Did rjbeery ever say that exactly? If so, in which post? I thought rjbeery was just arguing that the acceleration explains why one twin has aged less in total when they reunite, which is not the same as saying all the differential aging occurred "during the acceleration". Neither of what either of you are saying about the twin paradox seems incorrect to me so I don't quite understand what you're disagreeing about, either I misunderstood something about your arguments or you guys are misunderstanding each other...
First off, I appreciate that you agree with me that my description of what each twin sees is correct and that my statement that each twin views the other one as experiencing time dilation during the entire trip is correct.

But, rjbeery does not agree with you or with me. I'm trying to figure out exactly what he disagrees with me about. That's why I asked him at the end of my post you referenced if he denies my description of what each twin sees.

But to answer your question about where he said that all the differential aging occurs during the acceleration at turn around:
rjbeery said:
(Note: the only reason the stationary twin appears to age "instantly" is because the graph shows, as most do, that the traveler turns around "instantly". A more reasonable rate of acceleration while turning around would produce a period of extremely fast aging for the stationary twin, yet one devoid of an unnatural gap.)
 
  • #120
Mentz114 said:
I had a good look at the barn-pole scenario and this is what I got. I hope I haven't made an error but I'm sure someone will tell me if I have.

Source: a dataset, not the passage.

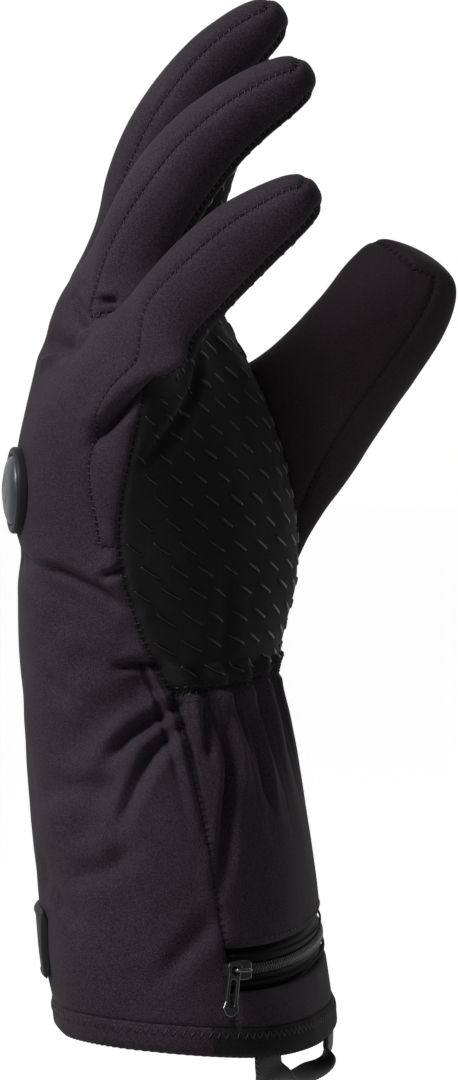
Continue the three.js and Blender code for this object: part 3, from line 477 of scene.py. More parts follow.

Didn't spot any errors. However, see my post #98 for more aspects of the situation. In your scenario, a key point is to imagine cameras on the inside of each barn door taking pictures every nanosecond, previously synchronized to extreme precision (in the barn frame). These cameras will have a period where one photographs the front of the rod and the other the back. However, the camera snapping the approaching rod will see it extending out the barn (or in my more extreme scenario, before it has even entered the barn). All the same, the other camera will simultaneously show the back of the rod. Also, the readout from my proposed tissue detectors will clearly show the rod inside the barn. As, for the cameras, it is easy to understand that the camera snapping the approaching rod is showing a very stale image, and thus concluding that the two cameras together 'prove' the rod was in the barn.

This all shows the even in one frame, you better clearly define how you measure something and how you interpret those measurements. Different, perfectly reasonable choices can lead to different results.